SOURCE MATERIAL:
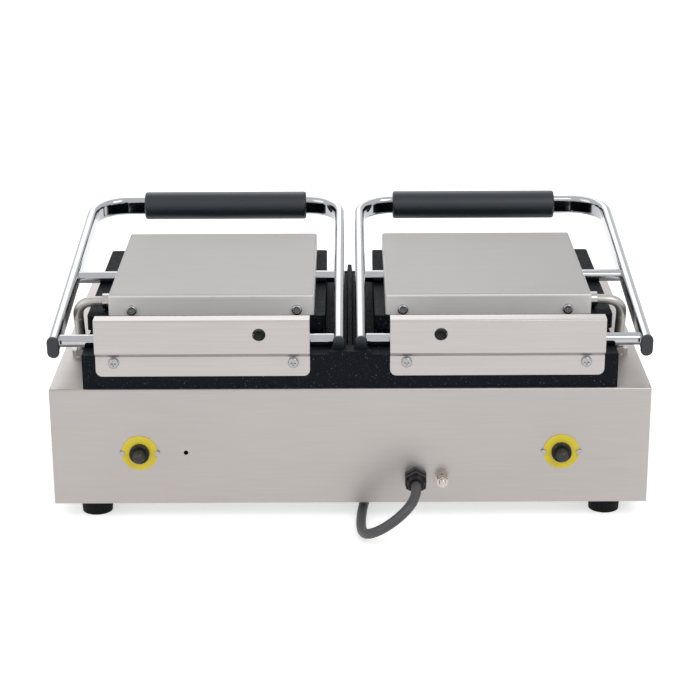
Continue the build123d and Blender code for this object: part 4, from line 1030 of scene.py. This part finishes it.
@dataclass
class StudThread:
    """Threads on the end of the bonding stud."""

    base: Base
    start: float = 14.2 * MM
    pitch: float = 0.8 * MM
    turns: int = 5
    radius: float = 2.75 * MM
    depth: float = 0.35 * MM
    segments: tuple[int, int] = (48, 10)

    def build(self, brass: bpy.types.Material) -> None:
        """Make the threads as a row of rings.

        Args:
            brass: the stud's material.
        """
        piece = joined([self._ring(index) for index in range(self.turns)])
        smooth(piece)
        finish_piece(piece, "stud_thread", brass, "base")

    def _ring(self, index: int) -> bpy.types.Object:
        """Make one ring about the stud's axis.

        Args:
            index: the ring's number, from the panel outwards.

        Returns:
            The settled ring.
        """
        stud = Box.of("bonding_terminal").middle
        reach = self.base.rear + self.start + index * self.pitch
        deselect()
        bpy.ops.mesh.primitive_torus_add(
            major_radius=self.radius, minor_radius=self.depth,
            major_segments=self.segments[0], minor_segments=self.segments[1],
            location=(stud.x, reach, stud.z), rotation=(math.pi / 2, 0, 0),
        )
        ring = bpy.context.object
        bpy.ops.object.transform_apply(location=True, rotation=True, scale=True)
        deselect()
        return ring


@dataclass
class Grill:
    """The whole dressed grill."""

    base: Base
    finishes: dict[Finish, bpy.types.Material] = field(default_factory=dict)

    def paint(self, finish: Finish) -> bpy.types.Material:
        """Give the material of a finish, made once."""
        if finish not in self.finishes:
            self.finishes[finish] = finish.make()
        return self.finishes[finish]

    def dress(self) -> None:
        """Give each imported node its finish."""
        for finish, nodes in DRESSING.items():
            for node in nodes:
                piece = bpy.data.objects[node]
                if not piece.material_slots:
                    piece.data.materials.append(None)
                for slot in piece.material_slots:
                    slot.material = self.paint(finish)
                LOG.info("dressed %s as %s", node, finish.name)

    def build(self) -> None:
        """Build the new pieces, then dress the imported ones."""
        MainsLead().build(self.paint(CORD))
        Conduits(self.base).build(self.paint(CONDUIT))
        BalanceSprings(self.base).build(self.paint(SHEET_METAL))
        DialMarks(self.base).build(self.paint(INK))
        ControlMarks(self.base).build(self.paint(CERAMIC))
        StudThread(self.base).build(self.paint(BRASS))
        self.dress()


def main() -> None:
    """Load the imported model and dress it."""
    logging.basicConfig(level=logging.INFO, format="%(name)s: %(message)s")
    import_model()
    base = Base.measured()
    Studio(base).build()
    Grill(base).build()


if __name__ == "__main__":
    main()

WHAT TO WORK ON:
From the top of the listing above, restate each line word for word up to and including the line with "segments: tuple[int, int] = (48, 10)"; add nothing else.

SOLVED EXERCISE:
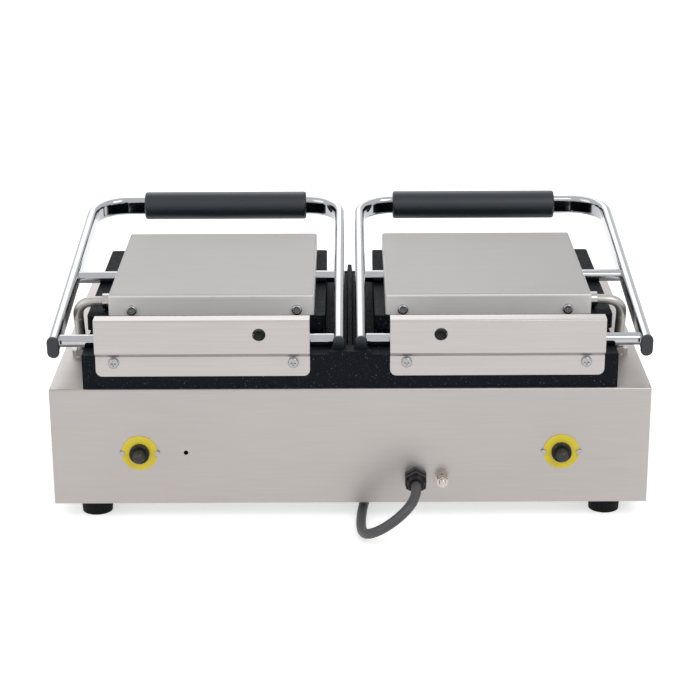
Continue the build123d and Blender code for this object: part 4, from line 1030 of scene.py. This part finishes it.
@dataclass
class StudThread:
    """Threads on the end of the bonding stud."""

    base: Base
    start: float = 14.2 * MM
    pitch: float = 0.8 * MM
    turns: int = 5
    radius: float = 2.75 * MM
    depth: float = 0.35 * MM
    segments: tuple[int, int] = (48, 10)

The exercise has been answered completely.